Justice Suit Barely Slows 'Unstoppable' Microsoft
The software giant settles part of antitrust case, but its ambitious plans are unaffected.
BOSTON
The government may have struck a small blow against software giant Microsoft last week, but don't expect Bill Gates's company to go into hiding anytime soon.
Many software executives and independent analysts believe that the Redmond, Wash., corporation is unstoppable, despite the antitrust lawsuit the federal government has brought against it recently. Indeed, even though Microsoft settled a part of that suit on Thursday, giving computermakers more leeway in how they install its software, experts remain unswayed.
"Even if the government wins on this narrow issue, what is that going to do?" says Richard Donovan, an antitrust lawyer with the New York-based international law firm, Kelley, Drye and Warren. "Microsoft is still Microsoft."
At the heart of this sense of awe for Microsoft is the company's plans for the future. The firm, whose motto is, "A PC on every desktop and in every home," is spreading far beyond its personal-computer roots.
* Microsoft has created a software platform - the AutoPC - that runs everything from the radio to an in-car navigation system. Manufacturers will start shipping the first dashboard units by summer.
* It is cutting deals to make its software run the set-top boxes of next-generation cable television.
* It aims to move its software onto a new crop of wireless phones.
Setting legal precedents
Still, the government's antitrust case is likely to set important precedents, legal experts say. In October, the Justice Department sued the company, saying Microsoft was using its dominant position in operating systems software to take over the market for Web browsers.
The legal scrutiny of the operating system is key.
The operating system - which is the basic computer code that runs the hardware and organizes the rest of the software - is Microsoft's bread-and-butter product. For years, the company has added features to it. Now, Microsoft is merging its Web browser software with it, allowing users view the Internet.
In its antitrust suit, the Justice Department claims that the browser is a separate from the operating system. The company counters that it's simply another feature that belongs on the operating system and that the latest version of its operating system, Windows 95, is so intertwined with the browser that it can't run without it.
Nevertheless, Microsoft settled part of the suit, saying it would allow manufacturers to install Windows 95 on their computers without requiring them to add all the browser software.
The settlement allowed both sides to claim victory: the Justice Department, because manufacturers won't have to make Microsoft's browser visible to users, and Microsoft, because the agreement leaves 97 percent of its browser software embedded in the operating system.
The main issue - what can be included in Windows 95 - rages on. "The fundamental issue in this case is whether any software company has the right to have new features and new innovations in their products or whether the government can pick and choose what features and innovations are included," says Mark Murray, a Microsoft spokesman.

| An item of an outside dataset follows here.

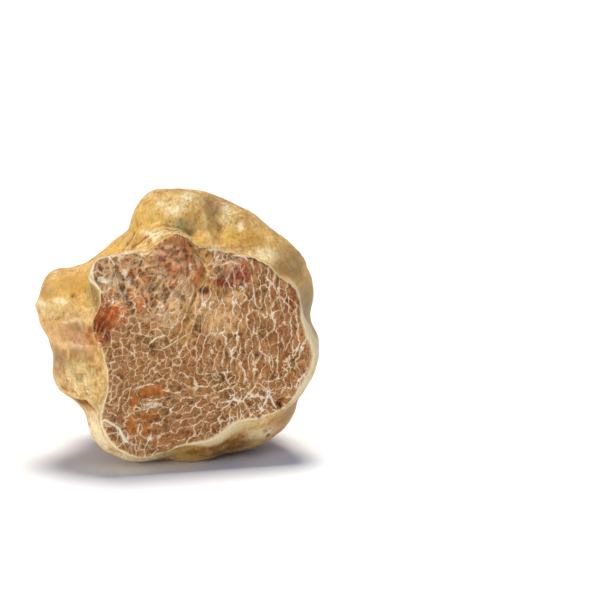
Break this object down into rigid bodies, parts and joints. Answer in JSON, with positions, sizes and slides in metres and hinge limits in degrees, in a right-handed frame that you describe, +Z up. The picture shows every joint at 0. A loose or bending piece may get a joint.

But it's hard to call Microsoft just "any software company." Its Windows 95 software runs more than 4 of every 5 PCs made today. Its general business programs lead in several categories. And its browser software is fast becoming as popular as the market-leading browser from rival Netscape Communications.
The real bonanza
Whatever the legal outcome, the real bonanza for the company may be a scaled-down version of Windows 95 called Windows CE.
Microsoft has already persuaded leading consumer-electronic manufacturers to incorporate Windows CE into two kinds of hand-held computers. If it can spread the system to wireless communications devices and (who knows?) home appliances, then the company's reach could be as broad in the noncomputing world as it currently is in the computing one.
But that success isn't guaranteed. Rival Sun Microsystems is pushing its own compact computer language called Java and has successfully made inroads into many of the same industries that Windows CE is targeting. It has even moved into some areas where Microsoft has not, such as smart cards, which carry tiny computer chips.
But with its deep pockets and broad reach, Microsoft remains a formidable competitor, so formidable that many independent observers believe its success is keeping newer, better solutions from coming to the market.
"What you've got is the Microsoft tree, which is huge and is blocking the sunlight that would let other trees grow," says Paul Saffo, director of the Institute for the Future, a Menlo Park, Calif., research group. "And the issue is: How do you prune the tree to let the sunlight in without killing the big tree?"